Dua bulan setelah bencana nuklir Fukushima Daiichi, Jepang mengumumkan rencana untuk tidak membangun PLTN baru. Untuk mencukupi kebutuhan energinya, negara itu akan beralih ke sumber energi terbarukan, terutama angin.
Kementerian Lingkungan Hidup Jepang menguatkan keputusan tersebut dengan mengeluarkan laporan mengenai adanya potensi energi yang amat besar untuk pengembangan pembangkit listrik tenaga angin, terutama di kawasan timur laut yang baru saja diterjang tsunami.
"Potensi angin Jepang sangat besar karena negara ini memiliki mempunyai garis pantai yang panjang," kata Tetsunari Iida, pendiri Institute for Sustainable Energy Policies di Tokyo. Dengan menghitung kekuatan angin, ketersediaan lahan, dan potensi pengembangan ladang angin di lepas pantai, kapasitas turbin angin yang bisa dipasang mencapai 1.500 gigawatt (GW).
Laporan KLH tersebut juga menyebutkan, secara realistis, dengan insentif keuangan yang sesuai, Jepang bisa memasang turbin angin berkapasitas 24 sampai 140 GW. Dengan asumsi turbin angin beroperasi seperempat dari kapasitas totalnya, energi listrik yang dihasilkan rata-rata mencapai 35 GW. Jumlah itu setara dengan energi listrik yang dihasilkan 40 PLTN yang ada di Jepang.
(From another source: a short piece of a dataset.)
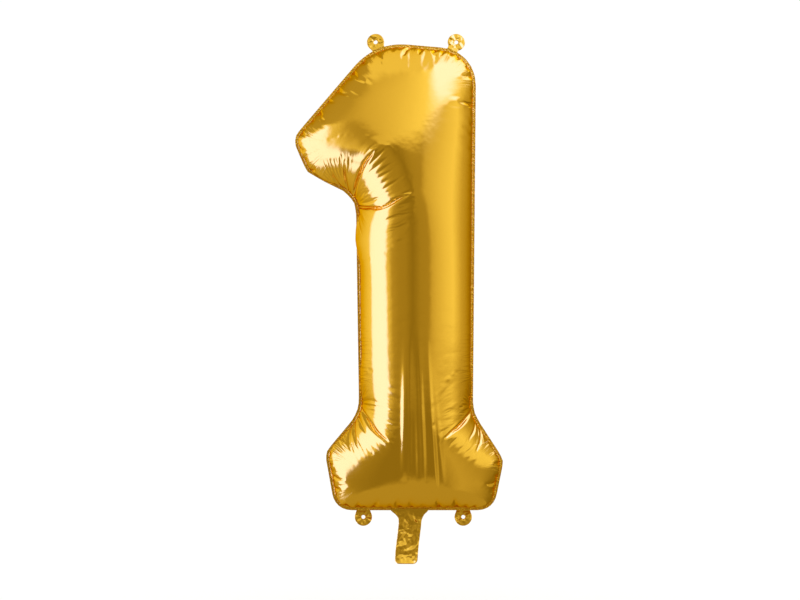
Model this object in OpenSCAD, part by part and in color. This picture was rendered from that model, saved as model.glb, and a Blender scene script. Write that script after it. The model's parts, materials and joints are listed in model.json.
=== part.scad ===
// Inflated foil balloon in the shape of the figure one.
// Two die-cut films are heat-sealed along a flat rim and hold the gas between them. Four hanging
// tabs stand on the rim, and a filling neck with a two-film valve hangs from the bottom edge.
// Millimetres, +Z up, front face towards -Y, seam plane at Y = 0, stem axis at X = 0.
// The origin lies midway between the two upper eyelets.

/* [Figure outline, to the sharp corners, with the rim] */
// Height from the bottom edge to the corner of the top edge
body_h = 864; // [700:4:1040]
// Fall of the top edge from its left corner to its right corner
top_fall = 16; // [0:1:30]
// Reach of the top edge to the left of the stem axis
crown_left = 75; // [50:1:100]
// Width of the stem below the top
stem_w = 222; // [180:1:270]
// Width of the stem where it meets the base
stem_foot_w = 210; // [170:1:255]
// Reach of the flag's tip to the left of the stem axis
flag_reach = 228; // [185:1:280]
// Depth of the flag's tip below the top
flag_drop = 179; // [140:1:220]
// Reach of the flag's blunt end at its lower corner
flag_heel_reach = 200; // [165:1:240]
// Depth of the flag's lower corner below the top
flag_heel_drop = 243; // [200:1:300]
// Depth of the elbow between flag and stem below the top
elbow_drop = 286; // [240:1:345]
// Reach of the base's left tip from the stem axis
base_left = 168; // [140:1:205]
// Reach of the base's right tip from the stem axis
base_right = 162; // [135:1:200]
// Height of the base's left tip
tip_left_h = 106; // [85:1:130]
// Height of the base's right tip
tip_right_h = 93; // [75:1:115]
// Height at which the base's shoulders meet the stem
base_h = 181; // [150:1:220]
// How far the base's lower corners stand in from its tips
base_tuck = 19; // [10:1:30]

/* [Corner rounding] */
// Radius of the top left corner
crown_left_r = 110; // [60:5:130]
// Radius of the top right corner
crown_right_r = 68; // [50:1:85]
// Radius of the flag's tip
flag_tip_r = 22; // [10:1:26]
// Radius of the flag's lower corner
flag_heel_r = 22; // [10:1:28]
// Radius of the elbow between flag and stem
elbow_r = 42; // [20:1:50]
// Radius of the base's tips
base_tip_r = 18; // [8:1:22]
// Radius of the base's shoulders
shoulder_r = 60; // [30:1:75]
// Radius of the base's lower corners
base_foot_r = 34; // [15:1:40]

/* [Film and seam] */
// Thickness of the foil film, thicker than the real film so that it is a sound solid
film_t = 0.1; // [0.05:0.05:0.3]
// Thickness of each clear film of the valve
valve_t = 0.1; // [0.05:0.05:0.2]
// Width of the heat-sealed rim
seal_w = 5; // [3:0.5:8]
// Radius of the tube that the stem inflates to, front to back
puff_r = 104; // [85:1:125]
// Radius of the tube that the flag's end inflates to, front to back
flag_puff_r = 78; // [60:1:100]

/* [Hanging tabs] */
// Radius of a tab's disc
tab_r = 16; // [13:0.5:20]
// Width of a tab's root
tab_root_w = 20; // [14:1:26]
// Radius of an eyelet hole
eyelet_r = 3.5; // [2:0.25:5]
// Distance between the two upper eyelets
top_pitch = 149; // [120:1:180]
// Distance between the two lower eyelets
bottom_pitch = 184; // [150:1:220]
// Sideways offset of the lower pair from the stem axis
bottom_offset = -5; // [-12:1:12]
// How far an eyelet stands off the edge that it is nearest to
eyelet_standoff = 12; // [9:0.5:16]

/* [Filling neck and valve] */
// Length of the neck below the bottom edge
neck_l = 97; // [75:1:120]
// Width of the neck
neck_w = 42; // [34:1:52]
// Offset of the neck from the stem axis
neck_x = -12; // [-20:1:20]
// Radius of the flare where the neck meets the bottom edge
flare_r = 22; // [12:1:28]
// Radius of the corners at the neck's mouth
mouth_r = 8; // [4:1:12]
// Width of the valve films
valve_w = 30; // [22:1:32]
// Gap between a valve film's edge and the neck's side seal
valve_side_gap = 0.5; // [0.2:0.1:1]
// Length of the valve inside the neck
valve_drop = 62; // [50:1:70]
// Length of the valve inside the body
valve_rise = 78; // [60:1:95]
// Gap left at each crease, so that a folded flap clears its root
crease_gap = 0.5; // [0.5:0.1:1]

/* [Hidden] */

GOLD = [0.83, 0.61, 0.16];
CLEAR_FILM = [0.86, 0.87, 0.84];
SMOOTH = 64;         // $fn of the round cuts and discs
ARC_STEPS = 6;       // points along each rounded corner, less one
ROWS = 56;           // rows of facets up a panel
COLUMNS = 28;        // columns of facets across a panel
EDGE_CROWDING = 0.6; // share of the facets' spacing that closes up towards the seam
MIN_R = 4;           // least radius of a corner of the bulge
FAR = 400;           // longer than any tab

// ---- Plane geometry, on [x, z] points ----

function unit(v) = v / norm(v);
function left_of(v) = [-v[1], v[0]];
function turn(a, b) = a[0] * b[1] - a[1] * b[0];
function blend(a, b, t) = a + (b - a) * t;
function total(list, i = 0, sum = 0) = i == len(list) ? sum : total(list, i + 1, sum + list[i]);

// Where the line through p along d meets the line through q along e.
function meeting(p, d, q, e) = p + d * turn(q - p, e) / turn(d, e);

function spot(corner) = [corner[0], corner[1]];
function before(c, i) = unit(spot(c[i]) - spot(c[(i + len(c) - 1) % len(c)]));
function after(c, i) = unit(spot(c[(i + 1) % len(c)]) - spot(c[i]));
function bulges(c, i) = turn(before(c, i), after(c, i)) > 0;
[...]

Saat ini, energi listrik dari sumber terbarukan yang terdiri atas tenaga surya, angin, dan panas bumi hanya menyumbang tiga persen dari total produksi listrik. Sementara nuklir memasok 30 persen kebutuhan listrik di Jepang.
Kontribusi sumber energi listrik terbarukan tersebut terbilang statis, hanya meningkat tipis dari 3,1 persen menjadi 3,3 persen sepanjang tahun 2008 dan 2009. Iida menuding lemahnya dukungan kebijakan terhadap sumber energi terbarukan sebagai biang keladi rendahnya pertumbuhan tersebut. Bencana Fukushima dan jajak pendapat yang menunjukkan bahwa dua pertiga penduduk Jepang ingin berpaling dari nuklir akan menjadi momentum berharga kebangkitan sumber energi terbarukan di Negeri Sakura itu.